Anyone who enjoys the skiing Northeast knows there is no better skiing east of the Mississippi than in Vermont’s many unspoiled peaks. With heavy snow and colder than average temperatures predicted for much of the season, Vermont, and nearby resorts in New Hampshire and Maine, will be the place to be this winter. New York’s Adirondack range is also well situated for a good season, though further south, the Catskills and Pennsylvania’s Pocono and Laurel Mountain ranges will see less stellar conditions.

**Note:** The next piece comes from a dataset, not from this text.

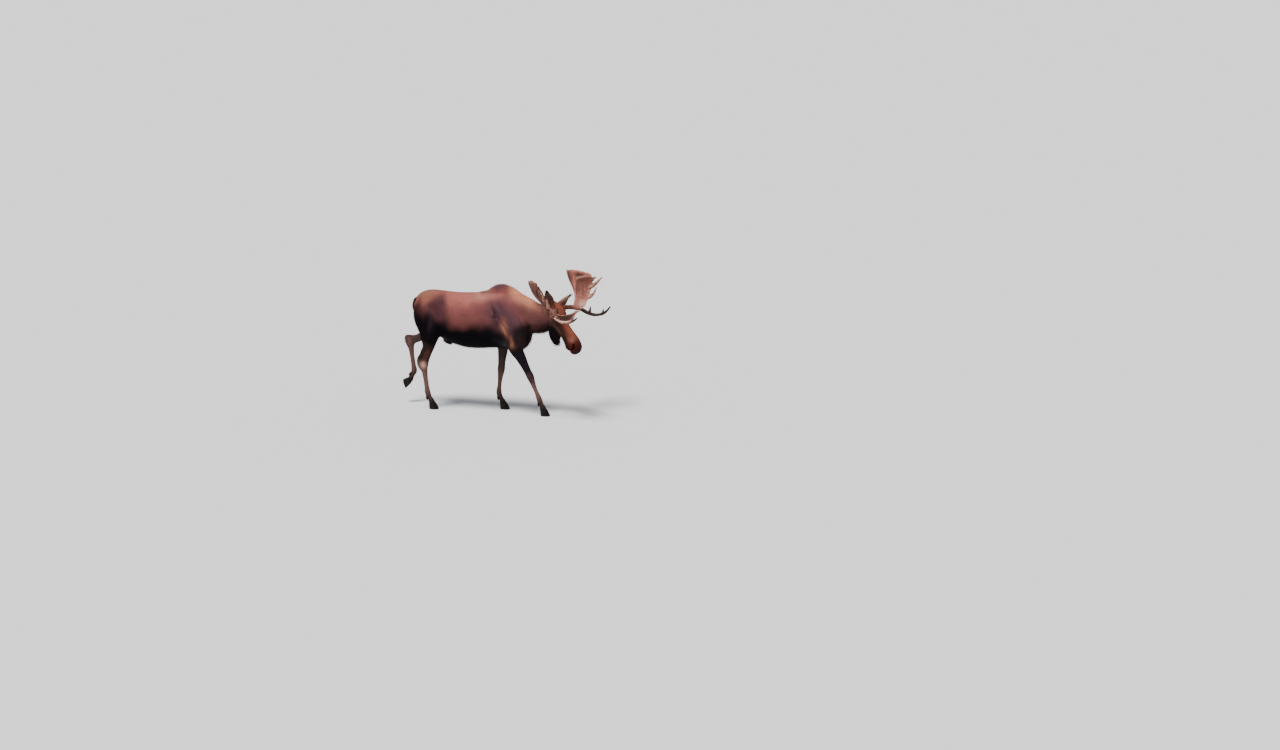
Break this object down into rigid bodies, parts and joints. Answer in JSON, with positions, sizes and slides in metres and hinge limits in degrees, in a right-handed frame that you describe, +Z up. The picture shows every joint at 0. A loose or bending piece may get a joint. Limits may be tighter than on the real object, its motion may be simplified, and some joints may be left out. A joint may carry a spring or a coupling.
{
  "type": "moose",
  "caption": "Life-size still model of a bull moose walking with one hind leg lifted, in a dark brown summer coat, with palmate antlers in velvet.",
  "frame": {"origin": "on the floor, under the middle of the whole model's bounding box", "axes": "+X towards the moose's nose, +Y to its left, +Z up"},
  "size_m": [3.1148, 1.388, 2.0787],
  "materials": {
    "coat": "short dense hair, dark red-brown above, near black below, grey-brown legs",
    "velvet": "short velvet skin over the antler, pinkish tan with dark tine tips",
    "hoof_horn": "dark horn, satin, ringed and worn at the toe",
    "eye": "wet glossy dark brown"
  },
  "bodies": {
    "root": {"antler_left_beam": "velvet", "antler_left_brow": "velvet", "antler_left_palm": "velvet", "antler_right_beam": "velvet", "antler_right_brow": "velvet", "antler_right_palm": "velvet", "bell": "coat", "dewclaw_fore_left_inner": "hoof_horn", "dewclaw_fore_left_outer": "hoof_horn", "dewclaw_fore_right_inner": "hoof_horn", "dewclaw_fore_right_outer": "hoof_horn", "dewclaw_hind_left_inner": "hoof_horn", "dewclaw_hind_left_outer": "hoof_horn", "dewclaw_hind_right_inner": "hoof_horn", "dewclaw_hind_right_outer": "hoof_horn", "ear_left": "coat", "ear_right": "coat", "eye_left": "eye", "eye_right": "eye", "foreleg_left": "coat", "foreleg_right": "coat", "head": "coat", "hindleg_left": "coat", "hindleg_right": "coat", "hoof_fore_left_inner": "hoof_horn", "hoof_fore_left_outer": "hoof_horn", "hoof_fore_right_inner": "hoof_horn", "hoof_fore_right_outer": "hoof_horn", "hoof_hind_left_inner": "hoof_horn", "hoof_hind_left_outer": "hoof_horn", "hoof_hind_right_inner": "hoof_horn", "hoof_hind_right_outer": "hoof_horn", "neck": "coat", "tail": "coat", "trunk": "coat"}
  },
  "joints": []
}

Across Maine, New Hampshire, Vermont, and northern New York, heavy snow in early December will bring an early start to the skiing season. A series of minor snow showers should keep the slopes covered with the white stuff for until February, when more heavy snowstorms are expected to pound the region all month long and into early March.







"pound" is one of my favorite words!

source:
http://www.farmersalmanac.com/weather/2011/09/26/where-to-hit-the-slopes-in-2011-12/


----------